I did this exact sequence of steps for Scenario 1 and although it did take some time for the manage to do so - probably 5-10 seconds on my system - it always created a new datasource. I suspect that since Linas is using VMs that are kind of slow, perhaps the manager is 'skipping' some notifications and that, perhaps, this is causing the manager to miss a report that the replicator and dataserver are both online. These notifications, however, should be sent every <monitoring-interval> seconds or so, by default every 3 seconds, so the manager should ALWAYS eventually create datasources if there is not already a datasource and if the Replicator and DataServer are both online. Here's the rule. Please review for correctness:
rule "AUTOMATICALLY CREATE NEW DATASOURCES"
salience 100
when
currentNotification : ReplicatorNotification(
$replicatorName : resourceName,
$resourceProps : resourceProps,
resourceState == ResourceState.ONLINE)
from entry-point "MONITORING"
dataserverNotification : DataServerNotification(
resourceName == $replicatorName,
resourceState == ResourceState.ONLINE)
from entry-point "MONITORING"
eval(cluster.replicatorGetState($replicatorName) == ResourceState.ONLINE ||
cluster.replicatorGetState($replicatorName) == ResourceState.SYNCHRONIZING)

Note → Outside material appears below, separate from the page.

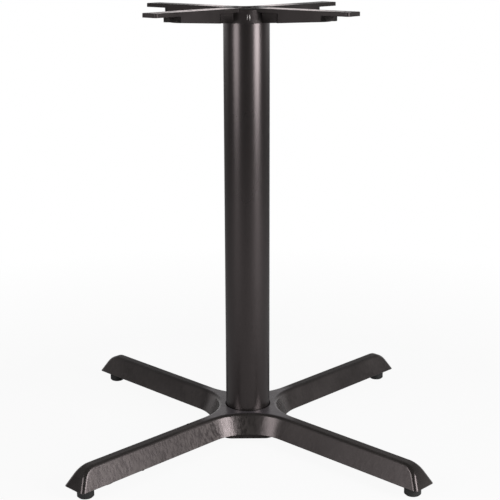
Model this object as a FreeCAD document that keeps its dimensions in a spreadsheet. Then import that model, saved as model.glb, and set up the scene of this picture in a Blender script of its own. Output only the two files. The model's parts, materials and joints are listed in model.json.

not (DataSource() from cluster.dataSourceGet($replicatorName))
eval(cluster.isCoordinator())
then
Object[] params = {$replicatorName};
logger.info("COORDINATOR: POLICY MODE=" + policyMgr.getMode());
logger.info(String.format("COORDINATOR: CREATING NEW DataSource '%s'", params));
try
{
TungstenProperties newDs = DataSource.createFromReplicatorStatus($resourceProps);
cluster.dataSourceCreate(newDs);
}
catch(ClusterManagerException e)
{
Object[] err = {$replicatorName, e.toString()};
logger.error(String.format(
"Cannot create new datasource for '%s', error=%s", err), e);
}
statistics.increment("CREATE NEW DATASOURCES");
end
FIY, Today I've built from new code and I cannot reproduce 1st scenario also! To be exact, now step (7) _is_ creating data source and saving it on disk.
My previous code was of Yesterday's morning. I wonder might this be related to the most recent changes in the manager code?
The 2nd scenario is still reproducible.